Thousands of protestors in Aden demanded that Maqula be held responsible for the attack. In an interview with CNN, Maqula denied accusations that he or any other elements in the military were aiding Ansar al-Sharia, and urged the sending of more reinforcements to Abyan to counter the militants.

Emirati newspaper al-Bayan reported on 11 March 2012 that an investigative committee headed by Deputy Chief of Staff Ali Mohammad Salah concluded that Maqula had "supported the militants with weapons and helped them to capture military positions in the southern governorate of Abyan."

== Later activities ==
On 17 March 2013, Maqula was met with protests while giving a speech at the base of the 133rd Infantry and Artillery Brigade. During the speech, which centered on the National Dialogue Conference, he referred to Saleh as if he was still the President, leading to agitation among the soldiers which forced him to return to Sanaa on short notice in a helicopter.
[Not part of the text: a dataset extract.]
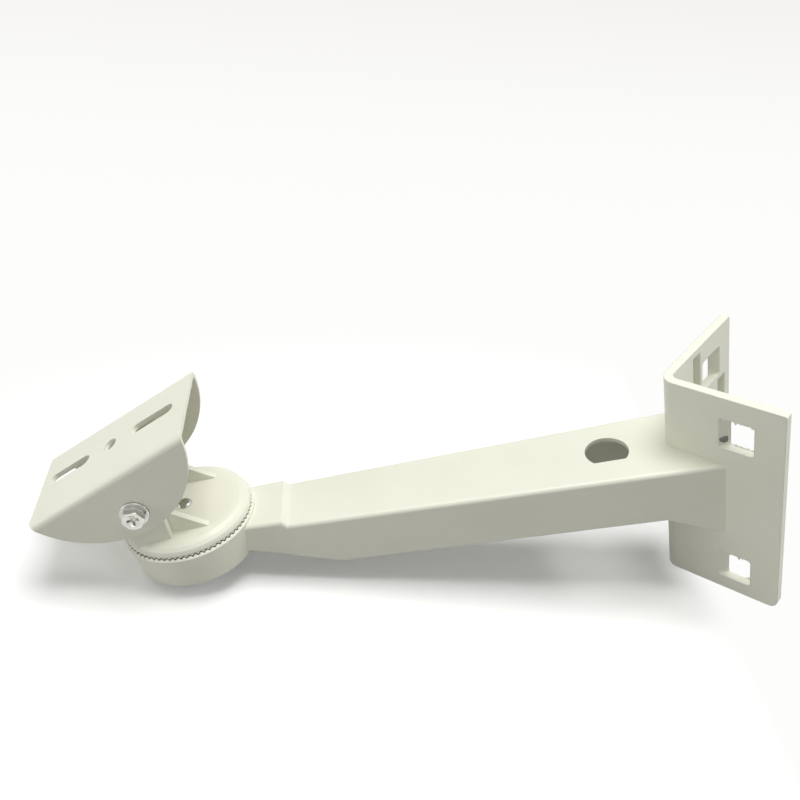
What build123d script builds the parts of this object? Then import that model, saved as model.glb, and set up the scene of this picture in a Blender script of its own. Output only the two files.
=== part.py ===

On 10 April 2013, Maqula was named as among six military officers chosen to comprise a specialized advisory group for the military's chief-of-staff.

=== Civil war ===
According to David Hirst of the Middle East Eye, Maqula was present in an August 2014 meeting in Sanaa between a delegation from the United Arab Emirates, Saleh's son and then-ambassador to the UAE, Ahmed, and two senior members of the Houthis, Saleh Habra and Muhammad Miftah, during which they conspired for the Houthi-led takeover of Yemen.

On 7 September 2015, airstrikes launched by the Saudi-led coalition targeted Maqula's house in Beit al-Ahmar, part of Houthi-controlled Yemen. No casualties were reported.

Upon the death of Major General Ali bin al-Jaifi in the Sanaa funeral airstrike in October 2016, Maqula took his role as the commander of the Saleh-aligned faction of the Strategic Reserve Forces, which had previously been the Republican Guard. He retained this role until December 2017, when the Houthi-Saleh alliance broke down.